One of the strongest ideas in the song is reversal. Images of old empires falling and predators losing control suggest that the usual order no longer holds. A key phrase, the foxes hunt the hounds, turns the chase upside down. People who were once pursued now become the ones with agency.

That reversal connects to another bold claim: we've already won. The point is not literal victory in a contest. It is emotional victory. They act as if survival itself counts as triumph, even before the world recognizes it.

This attitude gives the song its unusual tension. It talks about endings, but it sounds like a beginning. It hints at collapse, yet the mood is strangely light. That contrast is central to the song’s charm.

Why the Chorus Feels So Big

The chorus is where the song’s message becomes plain. The repeated line we are wild is less about recklessness than freedom. They are claiming a kind of untamed selfhood that refuses to be cleaned up for other people.

Then comes the title image: young volcanoes. A volcano holds pressure, heat, and force under the surface. Calling themselves young volcanoes suggests pent-up feeling, creativity, rebellion, and risk all at once. Youth here is not innocence. It is potential on the verge of eruption.

The phrase Americana, exotica adds another layer. It blends familiar U.S. imagery with something strange and glamorous. The song seems to say they belong to the culture, but they also stand apart from it. They are both homegrown and hard to contain.

The Sound Makes the Message Easier to Feel

“Young Volcanoes” stands out in Fall Out Boy’s catalog because it leans into a stomping, folk-pop feel instead of full pop-punk attack.

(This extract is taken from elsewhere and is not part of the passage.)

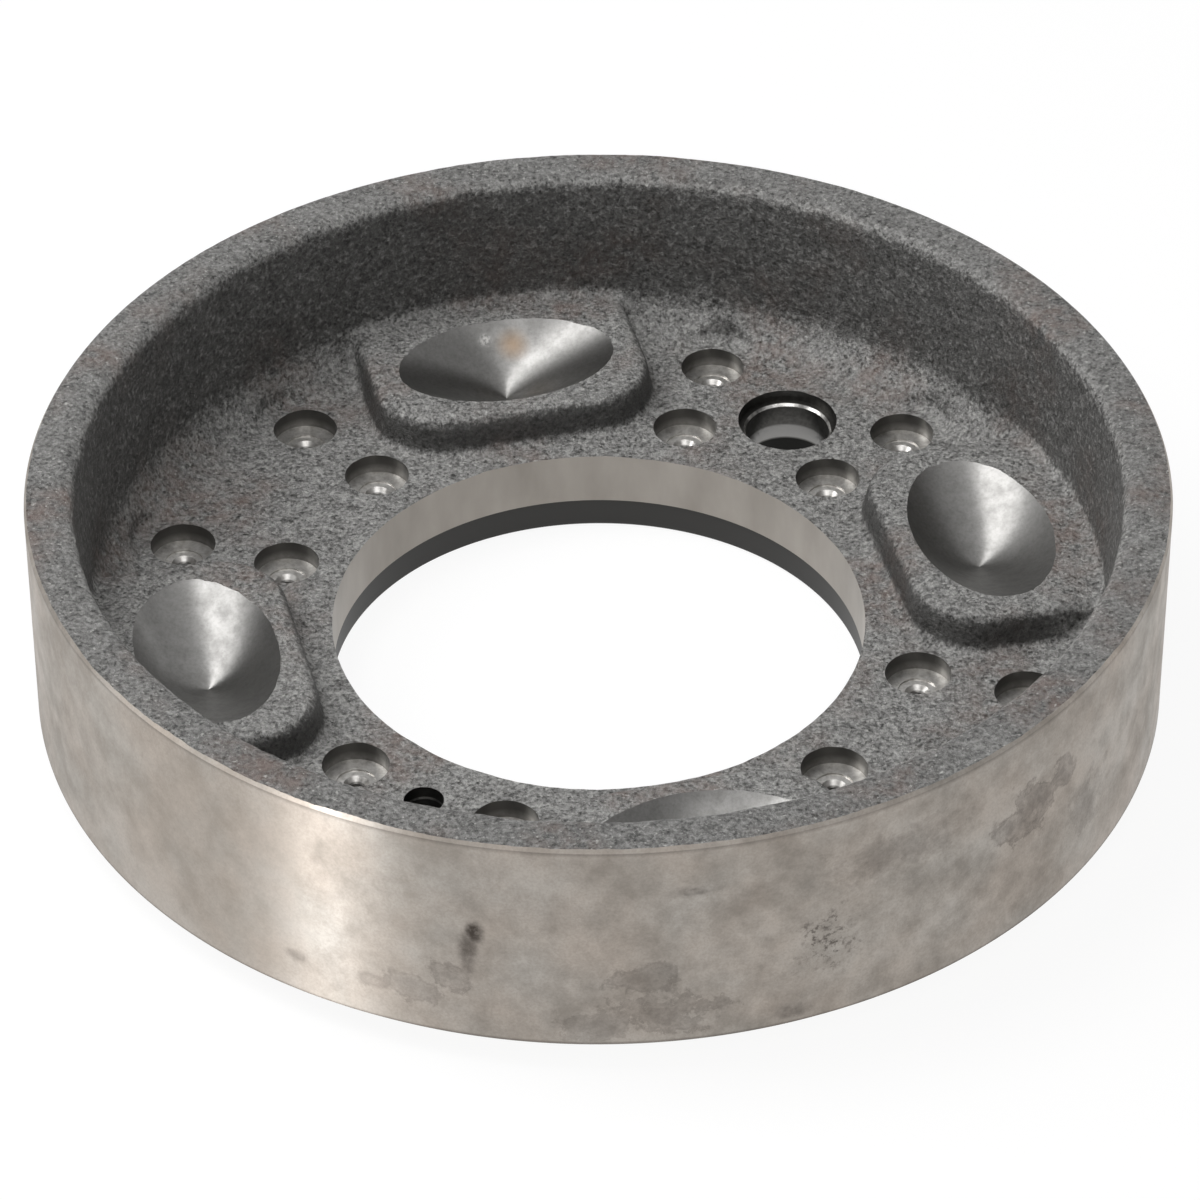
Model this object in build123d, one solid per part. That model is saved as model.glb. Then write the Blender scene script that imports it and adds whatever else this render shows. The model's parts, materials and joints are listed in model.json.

Coverage from Billboard described it as a rock anthem with neo-folk touches, while AllMusic heard a Mumford-style stomp. That matters because the production turns the song into a group singalong.

The beat feels communal. The acoustic textures and handclap-style rhythm make it sound like a campfire chant or parade song. That choice reinforces the lyrics’ collective voice: this is not one isolated narrator. It is a crowd speaking together.

Patrick Stump also said in comments reported by Kerrang! and summarized by sources like Wikipedia and Songfacts that he was nervous about his vocal on the track and that the song nearly missed the album. That vulnerability adds context. A song about standing tall came from a place of real uncertainty, which makes its confidence feel earned rather than fake.

A Comeback Song in Disguise

Because “Young Volcanoes” appears on Save Rock and Roll, many listeners hear it as part of Fall Out Boy’s comeback narrative. The band had been away, side projects had happened, and expectations were high. In that setting, the song’s message becomes sharper.

Interpretation: When they present themselves as wild, resilient, and already victorious, they may also be talking about the band’s survival. The cheerful sound then becomes a statement: they are back, still strange, and not interested in fitting neatly into anyone else’s version of rock.

The music video, part of The Young Blood Chronicles, adds a darker visual layer. Its surreal dinner-party torture setup contrasts with the song’s warmth, reminding viewers that celebration and violence often sit side by side in Fall Out Boy’s world.

What “Beautiful” Really Means Here

The closing question about wanting to feel beautiful is easy to miss, but it matters. After all the talk of poison, ruin, and reversal, the song ends up asking for emotional transformation. Beauty here does not mean perfection. It means feeling alive, seen, and briefly lifted above damage.

That is the emotional heart of the meaning of Young Volcanoes Fall Out Boy: they imagine a bruised community choosing joy anyway.

Final Take

“Young Volcanoes” is a bright-sounding song about pressure, identity, and collective defiance. Its lyrics turn collapse into momentum, while its folk-stomp production makes that message feel welcoming instead of heavy.

For some listeners, it is about youth finding its voice. For others, it is Fall Out Boy writing their own comeback anthem. Both readings fit.

Disclaimer: Song meaning is interpretive. This article separates documented facts from informed interpretation, and different listeners may hear the song differently.